“Ogni azione politica o iniziativa legislativa tesa a ‘forzare’ l’inviolabilità del sigillo sacramentale costituirebbe un’inaccettabile offesa verso la libertas Ecclesiae, che non riceve la propria legittimazione dai singoli Stati, ma da Dio”, oltre che “una violazione della libertà religiosa, giuridicamente fondante ogni altra libertà, compresa la libertà di coscienza dei singoli cittadini, sia penitenti sia confessori. Violare il sigillo equivarrebbe a violare il povero che è nel peccatore”. E’ quanto si legge nella Nota della penitenzieria apostolica diffusa oggi, in cui si ribadisce che “l’inviolabile segretezza della Confessione proviene direttamente dal diritto divino rivelato e affonda le radici nella natura stessa del sacramento, al punto da non ammettere eccezione alcuna nell’ambito ecclesiale, né, tantomeno, in quello civile”. “La difesa del sigillo sacramentale e la santità della confessione – si ricorda al tempo stesso nella Nota – non potranno mai costituire una qualche forma di connivenza col male, al contrario rappresentano l’unico vero antidoto al male che minaccia l’uomo e il mondo intero; sono la reale possibilità di abbandonarsi all’amore di Dio, di lasciarsi convertire e trasformare da questo amore, imparando a corrispondervi concretamente nella propria vita”. “In presenza di peccati che integrano fattispecie di reato – la disposizione del testo – non è mai consentito porre al penitente, come condizione per l’assoluzione, l’obbligo di costituirsi alla giustizia civile, in forza del principio naturale, recepito in ogni ordinamento, secondo il quale ‘nemo tenetur se detegere’. Al contempo, però, appartiene alla ‘struttura’ stessa del sacramento della Riconciliazione, quale condizione per la sua validità, il sincero pentimento, insieme al fermo proposito di emendarsi e di non reiterare il male commesso”. “Qualora si presenti un penitente che sia stato vittima del male altrui – si dispone nella Nota – sarà premura del confessore istruirlo riguardo ai suoi diritti, nonché circa i concreti strumenti giuridici cui ricorrere per denunciare il fatto in foro civile e/o ecclesiastico e invocarne la giustizia”.  È il Papa stesso, si ricorda nella Nota, che recentemente, parlando del sacramento della riconciliazione, “ha voluto ribadire l’indispensabilità e l’indisponibilità del sigillo sacramentale”, sul quale “nessun potere umano ha giurisdizione, né può rivendicarla”.

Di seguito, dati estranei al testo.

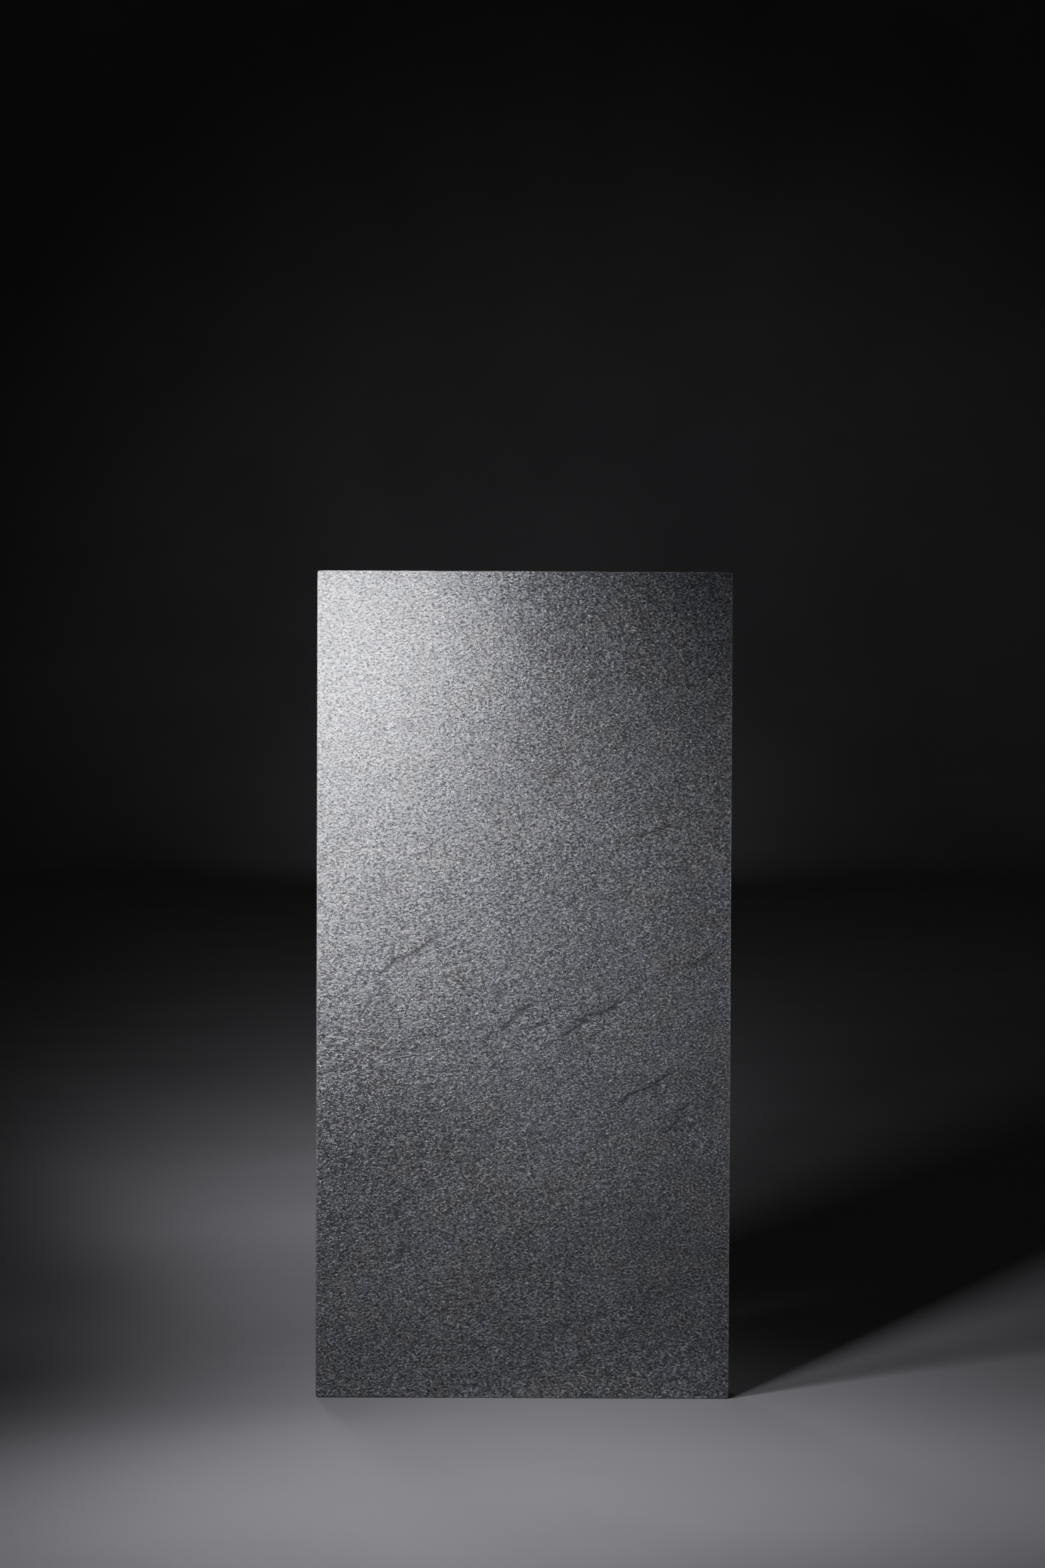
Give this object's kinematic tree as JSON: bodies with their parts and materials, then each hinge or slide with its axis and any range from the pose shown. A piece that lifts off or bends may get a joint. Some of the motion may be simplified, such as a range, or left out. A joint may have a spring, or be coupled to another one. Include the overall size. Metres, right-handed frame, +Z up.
{
  "type": "riven stone slab",
  "caption": "Rectangular slab of dark fine-grained stone, twice as tall as wide, with a riven front face and sawn foot, top, sides and back.",
  "frame": {"origin": "middle of the sawn foot that the slab stands on", "axes": "+X to the right of someone looking at the riven face, +Y from the riven face through to the sawn back, +Z up along the slab's long side"},
  "size_m": [0.3, 0.03, 0.6],
  "materials": {
    "riven_stone": "natural cleft, satin, dark blue-grey with a fine grain"
  },
  "bodies": {
    "root": {"stone_slab": "riven_stone"}
  },
  "joints": []
}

“Ogni sacerdote che ascolta le confessioni è obbligato, sotto pene molto severe, a mantenere un segreto assoluto riguardo ai peccati che i suoi penitenti gli hanno confessato”, si legge nel Catechismo della Chiesa cattolica: secondo le norme canoniche, inoltre, al confessore non è consentito, mai e per nessuna ragione, “tradire il penitente con parole o in qualunque altro modo”, così come “è affatto proibito al confessore far uso delle conoscenze acquisite dalla confessione con aggravio del penitente, anche escluso qualunque pericolo di rivelazione”. Il contenuto del sigillo sacramentale, inoltre, comprende “tutti i peccati sia del penitente che di altri conosciuti dalla confessione del penitente, sia mortali che veniali, sia occulti sia pubblici, in quanto manifestati in ordine all’assoluzione e quindi conosciuti dal confessore in forza della scienza sacramentale”. Il sigillo sacramentale, perciò, “riguarda tutto ciò che il penitente abbia accusato, anche nel caso in cui il confessore non dovesse concedere l’assoluzione: qualora la confessione fosse invalida o per qualche ragione l’assoluzione non venisse data, comunque il sigillo deve essere mantenuto”. Al segreto derivante dal sigillo è tenuto anche “chi, in qualunque modo, sia venuto a conoscenza dei peccati della confessione”. Il divieto assoluto imposto dal sigillo sacramentale è tale da “impedire al sacerdote di fare parola del contenuto della confessione con lo stesso penitente, fuori del sacramento, salvo esplicito, e tanto meglio se non richiesto, consenso da parte del penitente”. Il sigillo esula, perciò, anche dalla disponibilità del penitente, il quale, una volta celebrato il sacramento, “non ha il potere di sollevare il confessore dall’obbligo della segretezza, perché questo dovere viene direttamente da Dio”.